§ **Exercise prompt**: All the data should come back exactly as it was given.

begin Data section

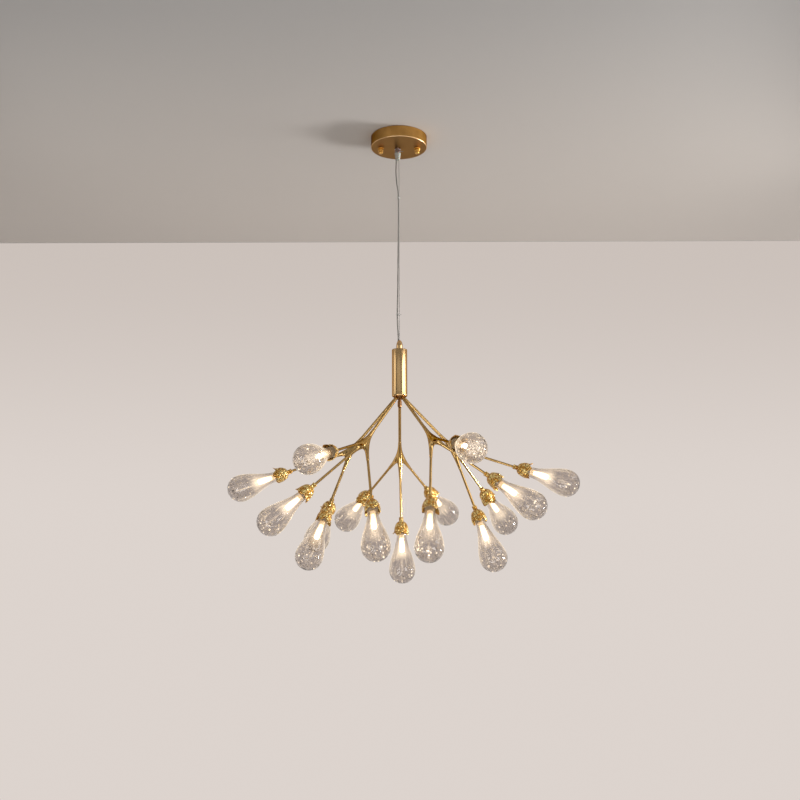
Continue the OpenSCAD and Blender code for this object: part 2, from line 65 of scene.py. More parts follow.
# %% Camera
PICTURE = 800
FOCAL_PIXELS = 1208.8
EYE = (0.0007, -2.425, -1.1236)
LOOK_UP = math.radians(12.6)
ROLL = math.radians(-0.17)
scene = bpy.context.scene
camera = bpy.data.objects.new("camera", bpy.data.cameras.new("camera"))
camera.data.sensor_width = 36
camera.data.lens = FOCAL_PIXELS / PICTURE * camera.data.sensor_width
camera.data.clip_start = 0.05
camera.data.clip_end = 60
camera.location = EYE
camera.rotation_euler = (Matrix.Rotation(math.pi / 2 + LOOK_UP, 3, "X")
                         @ Matrix.Rotation(ROLL, 3, "Z")).to_euler()
scene.collection.objects.link(camera)
scene.camera = camera
scene.view_settings.view_transform = "Standard"
print("lens:", round(camera.data.lens, 1), "mm")

# %% [markdown]
# ## Where the lights are
# Each light has an axis of its own, along its twig. The joints of the solid model hold those
# directions, and the glass drop shows where the axis lies. From these few facts comes a small
# frame for each light, with its origin at the end of the twig and +Z out along the light.

# %% Frames of the branches and lights
NECK_START = 0.020
CUP_TURN = (37, 61)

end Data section

§ **Answer below**:
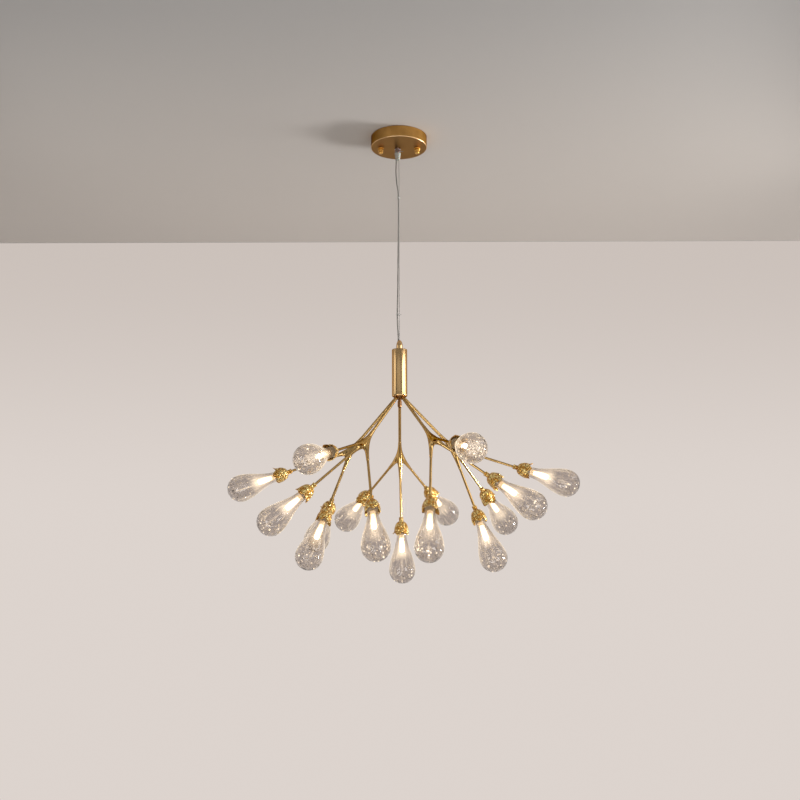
Continue the OpenSCAD and Blender code for this object: part 2, from line 65 of scene.py. More parts follow.
# %% Camera
PICTURE = 800
FOCAL_PIXELS = 1208.8
EYE = (0.0007, -2.425, -1.1236)
LOOK_UP = math.radians(12.6)
ROLL = math.radians(-0.17)
scene = bpy.context.scene
camera = bpy.data.objects.new("camera", bpy.data.cameras.new("camera"))
camera.data.sensor_width = 36
camera.data.lens = FOCAL_PIXELS / PICTURE * camera.data.sensor_width
camera.data.clip_start = 0.05
camera.data.clip_end = 60
camera.location = EYE
camera.rotation_euler = (Matrix.Rotation(math.pi / 2 + LOOK_UP, 3, "X")
                         @ Matrix.Rotation(ROLL, 3, "Z")).to_euler()
scene.collection.objects.link(camera)
scene.camera = camera
scene.view_settings.view_transform = "Standard"
print("lens:", round(camera.data.lens, 1), "mm")

# %% [markdown]
# ## Where the lights are
# Each light has an axis of its own, along its twig. The joints of the solid model hold those
# directions, and the glass drop shows where the axis lies. From these few facts comes a small
# frame for each light, with its origin at the end of the twig and +Z out along the light.

# %% Frames of the branches and lights
NECK_START = 0.020
CUP_TURN = (37, 61)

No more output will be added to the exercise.